C. Affirmative Defense of Justification
Efforts to induce someone to exercise their rights to dissolve
a contract do not constitute tortious interference of contract
because the efforts are justified. See ACS Investors, Inc.,
943 S.W.2d at 430. Efforts are justified if (1) the relationship
concerns a matter involved in the competition between the actor and
the other (2) the actor does not employ wrongful means (3) his
action does not create or continue unlawful restraint of trade and
(4) his purpose is at least in part to advance his interest in
competing with the other. See Caller-Times,
855 S.W.2d at 21(citing Restatement (Second) of Torts § 768(1)). Efforts are
wrongful if they involve physical violence, fraud, civil suits and
criminal prosecutions, but not limited economic pressure. Id.
However, the mere fact that an employment contract is at-will is
not an absolute defense to the tort of interference with contract. Sterner,
767 S.W.2d at 689.
Appellants rely heavily on Sterner for the proposition that
merely inducing a party to terminate employment under an at-will
employment contract is tortious interference of contract.

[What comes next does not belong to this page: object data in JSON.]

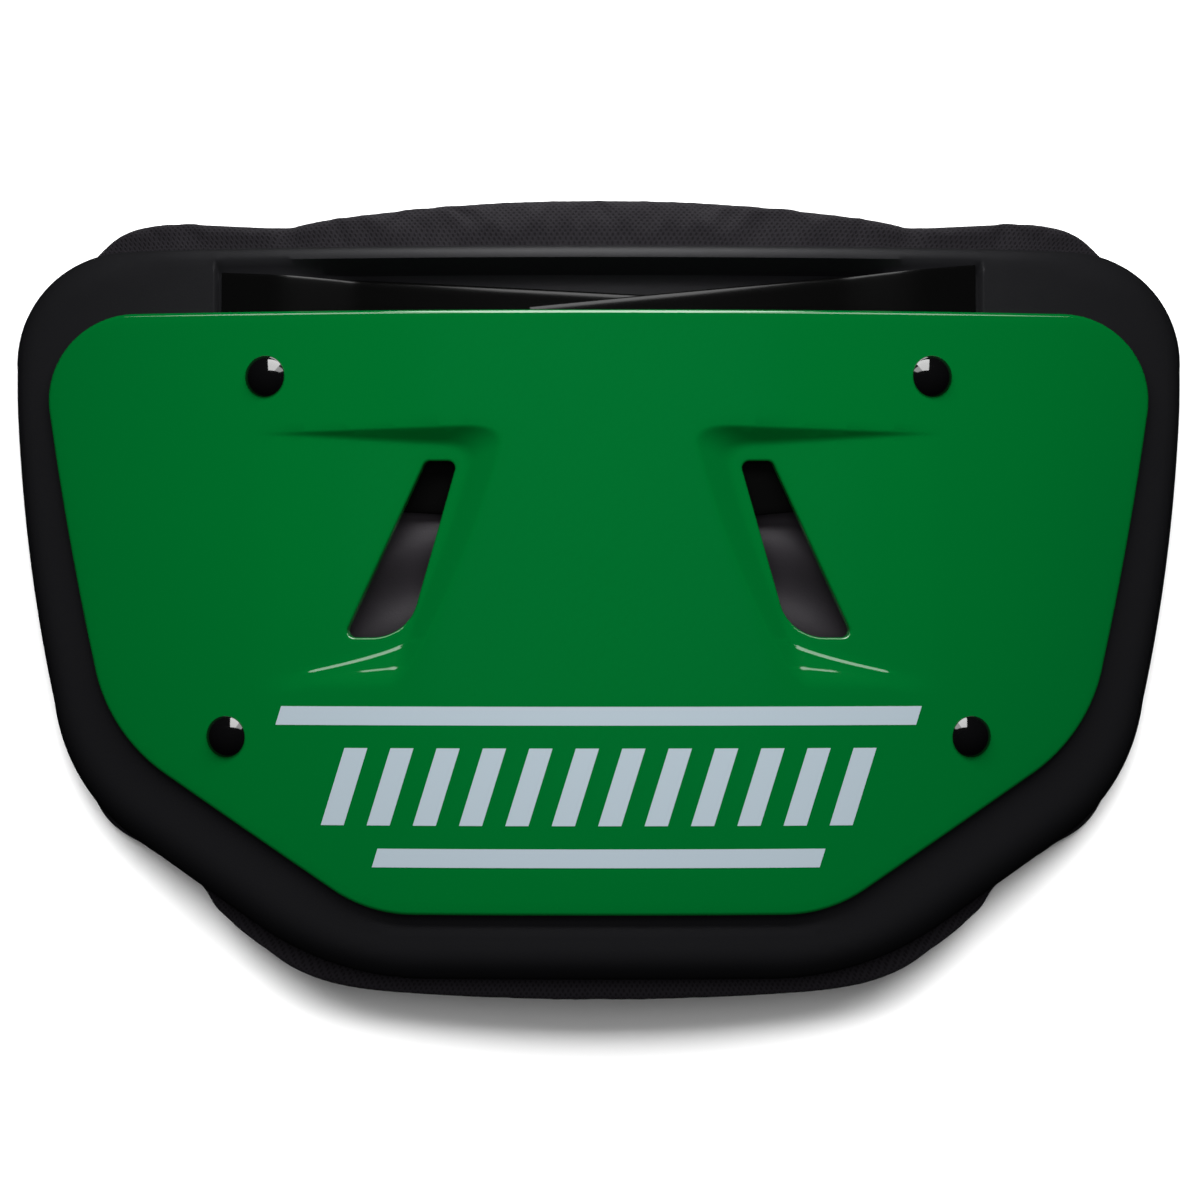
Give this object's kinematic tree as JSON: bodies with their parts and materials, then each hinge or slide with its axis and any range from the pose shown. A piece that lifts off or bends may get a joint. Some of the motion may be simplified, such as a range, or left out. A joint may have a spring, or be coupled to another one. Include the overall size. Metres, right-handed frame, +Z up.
{
  "type": "football back plate",
  "caption": "Curved back plate: glossy hard shell with slanted vents, riveted over tucked straps to a moulded foam tray with a padded back.",
  "frame": {"origin": "middle of the footprint, on the surface that the plate lies on with its shell upwards", "axes": "+X across the plate towards its right-hand side as seen from the shell, +Y towards its top edge, +Z up"},
  "size_m": [0.3362, 0.227, 0.0705],
  "materials": {
    "gloss_green_plastic": "glossy pressed sheet",
    "black_moulded_foam": "satin moulded foam",
    "black_mesh_fabric": "knitted mesh over foam",
    "black_coated_strap": "smooth coated webbing",
    "black_gloss_rivet": "glossy dome"
  },
  "bodies": {
    "root": {"shell": "gloss_green_plastic", "tray": "black_moulded_foam", "pad": "black_mesh_fabric", "strap_left": "black_coated_strap", "strap_right": "black_coated_strap", "rivet_upper_left": "black_gloss_rivet", "rivet_upper_right": "black_gloss_rivet", "rivet_lower_left": "black_gloss_rivet", "rivet_lower_right": "black_gloss_rivet"}
  },
  "joints": []
}
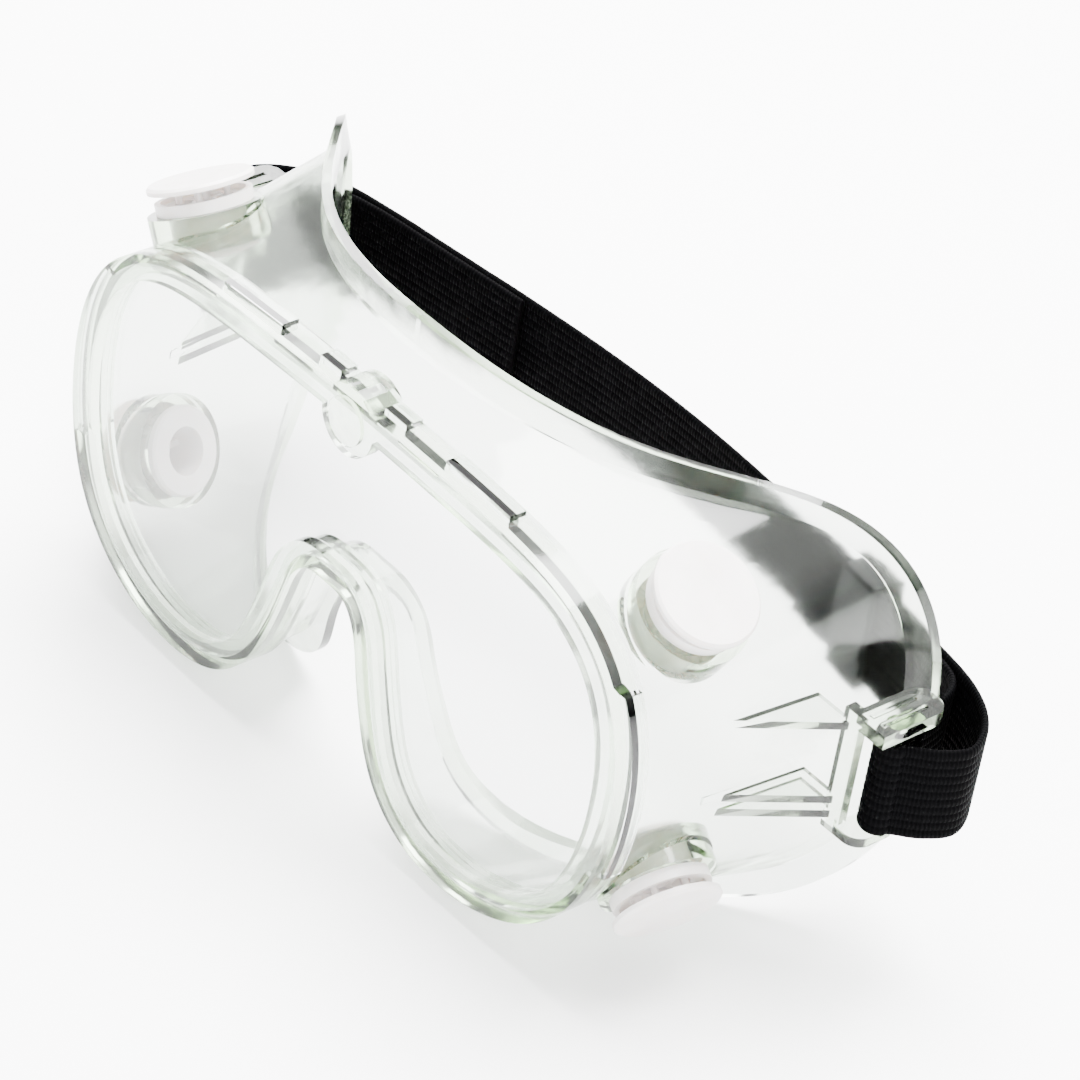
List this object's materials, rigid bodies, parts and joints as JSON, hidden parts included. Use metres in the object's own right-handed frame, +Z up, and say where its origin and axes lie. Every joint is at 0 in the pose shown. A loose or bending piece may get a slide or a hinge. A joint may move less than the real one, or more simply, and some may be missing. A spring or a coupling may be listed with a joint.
{
  "type": "safety goggles",
  "caption": "Soft clear splash goggles with a snap-in lens, push-to-close vents and a black elastic head strap.",
  "frame": {"origin": "bottom centre of the bounding box", "axes": "+X towards the wearer's left, -Y the way the wearer looks, +Z up"},
  "size_m": [0.2062, 0.0844, 0.098],
  "materials": {
    "soft_clear": "clear flexible vinyl, faint grey-green tint",
    "lens_clear": "polished clear polycarbonate",
    "vent_milky": "translucent milky plastic, semi-gloss",
    "strap_black": "black ribbed elastic webbing",
    "keeper_black": "satin black moulded plastic"
  },
  "bodies": {
    "goggles": {"frame_body": "soft_clear", "lens": "lens_clear", "head_strap": "strap_black", "vent_seat_upper_left": "vent_milky", "vent_retainer_upper_left": "vent_milky", "vent_seat_upper_right": "vent_milky", "vent_retainer_upper_right": "vent_milky", "vent_seat_lower_left": "vent_milky", "vent_retainer_lower_left": "vent_milky", "vent_seat_lower_right": "vent_milky", "vent_retainer_lower_right": "vent_milky"},
    "cap_upper_left": {"vent_cap_upper_left": "vent_milky"},
    "cap_upper_right": {"vent_cap_upper_right": "vent_milky"},
    "cap_lower_left": {"vent_cap_lower_left": "vent_milky"},
    "cap_lower_right": {"vent_cap_lower_right": "vent_milky"},
    "keeper": {"strap_keeper": "keeper_black"}
  },
  "joints": [
    {"name": "vent_push_upper_left", "type": "slide", "parent": "goggles", "child": "cap_upper_left", "axis": [-0.5, 0, -0.866], "range_m": [0, 0.00195]},
    {"name": "vent_push_upper_right", "type": "slide", "parent": "goggles", "child": "cap_upper_right", "axis": [0.5, 0, -0.866], "range_m": [0, 0.00195]},
    {"name": "vent_push_lower_left", "type": "slide", "parent": "goggles", "child": "cap_lower_left", "axis": [-0.8653, 0.2101, 0.4551], "range_m": [0, 0.00195]},
    {"name": "vent_push_lower_right", "type": "slide", "parent": "goggles", "child": "cap_lower_right", "axis": [0.8653, 0.2101, 0.4551], "range_m": [0, 0.00195]},
    {"name": "keeper_slide", "type": "slide", "parent": "goggles", "child": "keeper", "axis": [-0.9925, 0.1226, 0], "range_m": [-0.008, 0.008]}
  ]
}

Appellants overstate the scope of Sterner however. In applying
Texas law, this Circuit has held that Sterner stands for the
proposition that a third party (in this case Dow) could not force
a temporary employment agency (here the Appellants) to fire an
employee altogether rather than just have the employee reassigned;
the former constituting tortious interference of contract and the
latter not. See DBI v. Amerada Hess,
907 F.2d 506(5th Cir. 1990).
Sterner does not change the rule that mere economic inducement to
exercise rights under a contract (i.e, by offering superior
employment) does not constitute tortious interference of contract.
See C.E. Services, Inc.,
759 F.2d at 1248.
This court has recently addressed a case with strikingly
similar facts under an Erie guess as to Louisiana law, finding that
such acts do not constitute tortious interference of contract.
Huffmaster v. Exxon Co.,
170 F.3d 499(5th Cir. 1999). In
Huffmaster, a temporary agency had a contract with a client. The
client decided to change temporary agencies and the new agency
hired several of the employees of the old agency to continue
working at the client. This court held that the offer of
employment by the new agency did not constitute tortious
interference of contract because a competitive offer of employment
is justified competition and thus an affirmative defense to the tort of interference with contract. Huffmaster is persuasive
authority with respect to this similar scenario under Texas law
because it was decided under the assumption that Louisiana law
would follow the Restatement and Texas has actually adopted the
Restatement definition of tortious interference of contract. See,
e.g., Sterner,
767 S.W.2d at 689; Caller-Times,
855 S.W.2d at 23.
In the present case, Appellees offered to hire the at-will
employees and assign them to the same positions at Dow they held
with Appellants. If the employees did not accept this offer then
they would remain employed with the Appellants, be reassigned to
different clients and thus no longer work at Dow. However, this is
not the Hobson’s choice Appellants make it out to be; the employees
were not faced with the choice of accepting Appellees’ offer or
becoming unemployed. Rather, they could have remained employed
with the Appellants and been reassigned to a different client.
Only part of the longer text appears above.